В сущности, я хорошо не понимал, что значит «новичок», но предположил, что это должно относиться ко мне.
— Я один из учителей Салемской школы, — пояснил он. Я поклонился ему и так страшно оробел, что не посмел сказать этому ученому мужу, преподавателю Салемской школы, о такой простой, житейской вещи, как мой чемодан, и, уже пройдя порядочное расстояние, я наконец решился на это. Когда я смиренно заявил ему, что чемодан может мне иногда и понадобиться, мы повернули назад, и учитель предупредил писца, что за моим чемоданом будет прислано в полдень.
— Позвольте спросить, сэр, это далеко? — обратился я к нему, когда мы отошли от конторы приблизительно на такое же расстояние, как и в первый раз.
— Возле Блекгиса, — ответил он.
— А «это» далеко? — робко опять спросил я.
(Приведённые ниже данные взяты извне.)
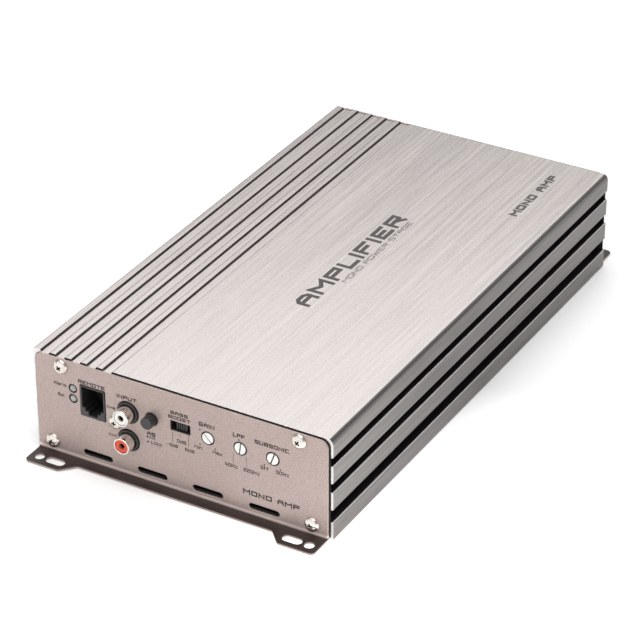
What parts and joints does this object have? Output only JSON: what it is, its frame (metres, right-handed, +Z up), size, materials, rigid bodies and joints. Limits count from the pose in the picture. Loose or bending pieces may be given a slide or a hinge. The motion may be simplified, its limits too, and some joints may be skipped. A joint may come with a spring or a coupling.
{
  "type": "car amplifier",
  "caption": "Car amplifier: finned brushed aluminium housing, bronze end plates with mounting tabs, phono inputs, trimmers, switches, terminals and blade fuses.",
  "frame": {"origin": "middle of the footprint, on the surface that the mounting flanges stand on", "axes": "+Z up, -Y out of the control panel, +Y out of the terminals, +X to the right seen from the control panel"},
  "size_m": [0.16, 0.316, 0.054],
  "materials": {
    "housing": "brushed satin",
    "plate": "satin bronze paint",
    "cover": "satin black",
    "steel": "nickel plated",
    "black_plastic": "moulded",
    "nickel": "nickel plated",
    "white_plastic": "satin",
    "red_plastic": "satin",
    "button": "moulded",
    "lens": "clear grey",
    "board": "solder mask",
    "fuse": "translucent",
    "winding": "enamelled copper",
    "capacitor": "sleeve",
    "semiconductor": "moulded"
  },
  "bodies": {
    "chassis": {"alarm_led": "lens", "as_switch_body": "black_plastic", "bass_switch_body": "black_plastic", "bottom_cover": "cover", "bottom_cover_screw_1": "steel", "bottom_cover_screw_2": "steel", "bottom_cover_screw_3": "steel", "bottom_cover_screw_4": "steel", "clamp_bar_left": "steel", "clamp_bar_right": "steel", "control_board": "board", "front_plate": "plate", "front_plate_screw_1": "steel", "front_plate_screw_2": "steel", "front_plate_screw_3": "steel", "front_plate_screw_4": "steel", "fuse_holder": "black_plastic", "gain_pot_body": "black_plastic", "heatsink_housing": "housing", "lpf_pot_body": "black_plastic", "main_circuit_board": "board", "output_filter_coil": "winding", "power_clamp_screw_1": "steel", "power_clamp_screw_2": "steel", "power_clamp_screw_3": "steel", "power_terminal_block": "black_plastic", "power_transformer": "winding", "rca_block": "black_plastic", "rca_block_screw": "steel", "rca_insulator_lower": "red_plastic", "rca_insulator_upper": "white_plastic", "rca_shell_lower": "nickel", "rca_shell_upper": "nickel", "rear_plate": "plate", "rear_plate_screw_1": "steel", "rear_plate_screw_2": "steel", "rear_plate_screw_3": "steel", "rear_plate_screw_4": "steel", "remote_socket": "black_plastic", "reservoir_capacitor_1": "capacitor", "reservoir_capacitor_2": "capacitor", "reservoir_capacitor_3": "capacitor", "reservoir_capacitor_4": "capacitor", "run_led": "lens", "speaker_clamp_screw_1": "steel", "speaker_clamp_screw_2": "steel", "speaker_terminal_block": "black_plastic", "subsonic_pot_body": "black_plastic", "transistor_left_1": "semiconductor", "transistor_left_2": "semiconductor", "transistor_right_1": "semiconductor", "transistor_right_2": "semiconductor"},
    "button": {"as_button": "button"},
    "bass_slider": {"bass_switch_slider": "button"},
    "gain_shaft": {"gain_pot_shaft": "white_plastic"},
    "lpf_shaft": {"lpf_pot_shaft": "white_plastic"},
    "subsonic_shaft": {"subsonic_pot_shaft": "white_plastic"},
    "fuse_unit_1": {"fuse_1": "fuse"},
    "fuse_unit_2": {"fuse_2": "fuse"},
    "fuse_unit_3": {"fuse_3": "fuse"}
  },
  "joints": [
    {"name": "as_button_press", "type": "slide", "parent": "chassis", "child": "button", "axis": [0, 1, 0], "range_m": [0, 0.002], "stiffness_N_per_m": 600},
    {"name": "bass_boost_slide", "type": "slide", "parent": "chassis", "child": "bass_slider", "axis": [1, 0, 0], "range_m": [-0.002, 0.002]},
    {"name": "gain_turn", "type": "hinge", "parent": "chassis", "child": "gain_shaft", "pos_m": [0.0157, -0.14, 0.0353], "axis": [0, 1, 0], "range_deg": [-96.5, 183.5]},
    {"name": "lpf_turn", "type": "hinge", "parent": "chassis", "child": "lpf_shaft", "pos_m": [0.0328, -0.14, 0.0353], "axis": [0, 1, 0], "range_deg": [-147.8, 132.2]},
    {"name": "subsonic_turn", "type": "hinge", "parent": "chassis", "child": "subsonic_shaft", "pos_m": [0.0498, -0.14, 0.0353], "axis": [0, 1, 0], "range_deg": [-160.1, 119.9]},
    {"name": "fuse_1_pull", "type": "slide", "parent": "chassis", "child": "fuse_unit_1", "axis": [0, 1, 0], "range_m": [0, 0.018]},
    {"name": "fuse_2_pull", "type": "slide", "parent": "chassis", "child": "fuse_unit_2", "axis": [0, 1, 0], "range_m": [0, 0.018]},
    {"name": "fuse_3_pull", "type": "slide", "parent": "chassis", "child": "fuse_unit_3", "axis": [0, 1, 0], "range_m": [0, 0.018]}
  ]
}
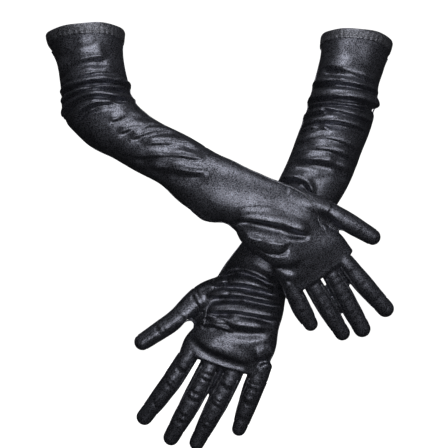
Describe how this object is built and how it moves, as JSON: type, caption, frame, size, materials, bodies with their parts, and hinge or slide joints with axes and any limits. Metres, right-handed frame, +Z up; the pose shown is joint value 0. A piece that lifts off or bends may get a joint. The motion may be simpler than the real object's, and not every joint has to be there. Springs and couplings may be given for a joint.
{
  "type": "opera gloves",
  "caption": "Elbow-length opera gloves in stretch satin, worn and crossed at the wrists, with turned hems, folded elbows and wrists, seamed fingers and a set-in thumb.",
  "frame": {"origin": "centre of the right glove's arm opening", "axes": "+Z up, from the fingertips to the arm openings; the backs of the hands face -Y; +X from the right glove towards the left glove"},
  "size_m": [0.3823, 0.1784, 0.4708],
  "materials": {
    "satin": "satin",
    "hem": "satin"
  },
  "bodies": {
    "right_sleeve": {"right_hem": "hem", "right_sleeve_back": "satin", "right_sleeve_palm": "satin", "right_elbow_fold": "satin"},
    "right_forearm": {"right_forearm_back": "satin", "right_forearm_palm": "satin", "right_wrist_fold": "satin"},
    "right_hand": {"right_hand_back": "satin", "right_hand_palm": "satin"},
    "right_thumb": {"right_thumb_back": "satin", "right_thumb_palm": "satin"},
    "right_index": {"right_index_back": "satin", "right_index_fourchette": "satin", "right_index_palm": "satin"},
    "right_middle": {"right_middle_back": "satin", "right_middle_fourchette_inner": "satin", "right_middle_fourchette_outer": "satin", "right_middle_palm": "satin"},
    "right_ring": {"right_ring_back": "satin", "right_ring_fourchette_inner": "satin", "right_ring_fourchette_outer": "satin", "right_ring_palm": "satin"},
    "right_little": {"right_little_back": "satin", "right_little_fourchette": "satin", "right_little_palm": "satin"},
    "left_sleeve": {"left_hem": "hem", "left_sleeve_back": "satin", "left_sleeve_palm": "satin", "left_elbow_fold": "satin"},
    "left_forearm": {"left_forearm_back": "satin", "left_forearm_palm": "satin", "left_wrist_fold": "satin"},
    "left_hand": {"left_hand_back": "satin", "left_hand_palm": "satin"},
    "left_thumb": {"left_thumb_back": "satin", "left_thumb_palm": "satin"},
    "left_index": {"left_index_back": "satin", "left_index_fourchette": "satin", "left_index_palm": "satin"},
    "left_middle": {"left_middle_back": "satin", "left_middle_fourchette_inner": "satin", "left_middle_fourchette_outer": "satin", "left_middle_palm": "satin"},
    "left_ring": {"left_ring_back": "satin", "left_ring_fourchette_inner": "satin", "left_ring_fourchette_outer": "satin", "left_ring_palm": "satin"},
    "left_little": {"left_little_back": "satin", "left_little_fourchette": "satin", "left_little_palm": "satin"}
  },
  "joints": [
    {"name": "left_glove_apart", "type": "slide", "parent": "right_sleeve", "child": "left_sleeve", "axis": [0, 1, 0], "range_m": [0, 0.25]},
    {"name": "right_elbow", "type": "hinge", "parent": "right_sleeve", "child": "right_forearm", "pos_m": [0.01736, -0.02111, -0.08136], "axis": [-0.075, -0.9846, 0.158], "range_deg": [-50, 28], "deforming": ["right_elbow_fold"]},
    {"name": "right_wrist", "type": "hinge", "parent": "right_forearm", "child": "right_hand", "pos_m": [0.16867, -0.05672, -0.18067], "axis": [0.298, 0, 0.9546], "range_deg": [-50, 12], "deforming": ["right_wrist_fold"]},
    {"name": "right_thumb", "type": "hinge", "parent": "right_hand", "child": "right_thumb", "pos_m": [0.26625, -0.05369, -0.19739], "axis": [-0.4853, -0.1034, 0.8682], "range_deg": [-5, 36]},
    {"name": "right_index", "type": "hinge", "parent": "right_hand", "child": "right_index", "pos_m": [0.2851, -0.03932, -0.24893], "axis": [0.7577, 0, 0.6527], "range_deg": [-10, 72]},
    {"name": "right_middle", "type": "hinge", "parent": "right_hand", "child": "right_middle", "pos_m": [0.26787, -0.03798, -0.2647], "axis": [0.8651, 0, 0.5016], "range_deg": [-10, 72]},
    {"name": "right_ring", "type": "hinge", "parent": "right_hand", "child": "right_ring", "pos_m": [0.24952, -0.03789, -0.27787], "axis": [0.8915, 0, 0.453], "range_deg": [-10, 72]},
    {"name": "right_little", "type": "hinge", "parent": "right_hand", "child": "right_little", "pos_m": [0.22834, -0.0385, -0.28826], "axis": [0.9552, 0, 0.2958], "range_deg": [-10, 72]},
    {"name": "left_elbow", "type": "hinge", "parent": "left_sleeve", "child": "left_forearm", "pos_m": [0.27978, 0.04815, -0.08008], "axis": [-0.0287, 0.9946, -0.0998], "range_deg": [-15, 42], "deforming": ["left_elbow_fold"]},
    {"name": "left_wrist", "type": "hinge", "parent": "left_forearm", "child": "left_hand", "pos_m": [0.1842, 0.00612, -0.2646], "axis": [-0.8226, 0, 0.5687], "range_deg": [-55, 10], "deforming": ["left_wrist_fold"]},
    {"name": "left_thumb", "type": "hinge", "parent": "left_hand", "child": "left_thumb", "pos_m": [0.11846, 0.00045, -0.29999], "axis": [-0.3794, -0.0708, -0.9225], "range_deg": [-5, 36]},
    {"name": "left_index", "type": "hinge", "parent": "left_hand", "child": "left_index", "pos_m": [0.10567, 0.01057, -0.35754], "axis": [0.8351, 0, -0.5502], "range_deg": [-10, 72]},
    {"name": "left_middle", "type": "hinge", "parent": "left_hand", "child": "left_middle", "pos_m": [0.13143, 0.0095, -0.368], "axis": [0.8911, 0, -0.4538], "range_deg": [-10, 72]},
    {"name": "left_ring", "type": "hinge", "parent": "left_hand", "child": "left_ring", "pos_m": [0.15665, 0.00956, -0.3771], "axis": [0.9049, 0, -0.4256], "range_deg": [-10, 72]},
    {"name": "left_little", "type": "hinge", "parent": "left_hand", "child": "left_little", "pos_m": [0.18374, 0.00897, -0.38141], "axis": [0.9567, 0, -0.2909], "range_deg": [-10, 72]}
  ]
}
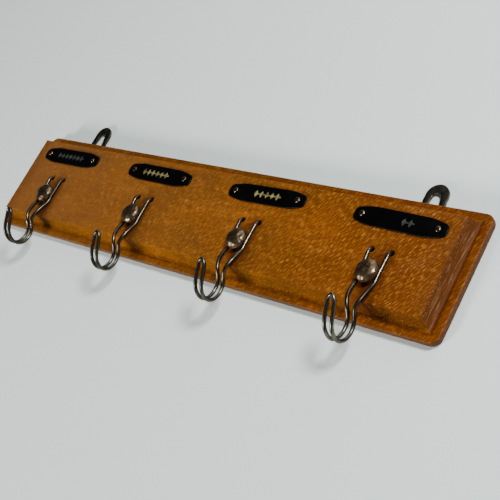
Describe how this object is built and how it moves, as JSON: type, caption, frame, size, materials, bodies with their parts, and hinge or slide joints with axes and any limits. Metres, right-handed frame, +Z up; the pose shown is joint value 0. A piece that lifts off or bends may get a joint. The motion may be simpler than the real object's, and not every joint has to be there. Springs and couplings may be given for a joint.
{
  "type": "wall hook rack",
  "caption": "Moulded rectangular wooden wall board with double-wire hooks, domed nails and pinned label plates in a row, and eyelet hangers on its top edge.",
  "frame": {"origin": "centre of the board's flat back face", "axes": "+X along the board to the right as seen from the front, +Y out of the back into the wall, +Z up"},
  "size_m": [0.4, 0.0392, 0.116],
  "materials": {
    "stained_beech": "stained and varnished beech, worn",
    "browned_wire": "browned steel wire",
    "bronzed_nail": "hammered, dark bronzed steel",
    "black_enamel": "black enamelled steel with worn gilt ornament",
    "dark_brass": "darkened brass",
    "blued_steel": "blued steel, slightly rusted"
  },
  "bodies": {
    "root": {"board": "stained_beech", "hook_1": "browned_wire", "hook_2": "browned_wire", "hook_3": "browned_wire", "hook_4": "browned_wire", "hook_nail_1": "bronzed_nail", "hook_nail_2": "bronzed_nail", "hook_nail_3": "bronzed_nail", "hook_nail_4": "bronzed_nail", "label_plate_1": "black_enamel", "label_plate_2": "black_enamel", "label_plate_3": "black_enamel", "label_plate_4": "black_enamel", "plate_pin_1_left": "dark_brass", "plate_pin_1_right": "dark_brass", "plate_pin_2_left": "dark_brass", "plate_pin_2_right": "dark_brass", "plate_pin_3_left": "dark_brass", "plate_pin_3_right": "dark_brass", "plate_pin_4_left": "dark_brass", "plate_pin_4_right": "dark_brass", "hanger_left": "blued_steel", "hanger_nail_left_upper": "blued_steel", "hanger_nail_left_lower": "blued_steel", "hanger_right": "blued_steel", "hanger_nail_right_upper": "blued_steel", "hanger_nail_right_lower": "blued_steel"}
  },
  "joints": []
}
— Да, порядочно. Мы поедем туда на дилижансе. Это будет миль шесть.
Я был до того утомлен и так ослабел, что мысль ехать еще шесть миль просто привела меня в отчаяние. Я решился сказать учителю, что всю ночь ничего в рот не брал и буду ему чрезвычайно благодарен, если он разрешит мне купить себе чего-нибудь поесть. Это его как будто удивило. Он остановился и посмотрел на меня, а затем, подумав немного, сказал, что ему надо зайти к одной старушке, живущей здесь по соседству, и всего лучше будет мне купить хлеба или чего-нибудь другого по моему выбору и позавтракать у нее. Там, к тому же, можно будет получить и молока.
Мы подошли к окну булочной; здесь глаза мои разбежались, и я захотел закупить все, что видел сдобного, по учитель был против этого, и мы наконец сошлись с ним на маленьком пеклеванном хлебце, стоившем три пенса. Затем в мелочной лавке мы купили одно яйцо и кусочек свиной грудинки, после чего у меня от второго моего блестящего шиллинга осталось, на мой взгляд, столько мелочи, что жизнь в Лондоне показалась мне очень дешевой.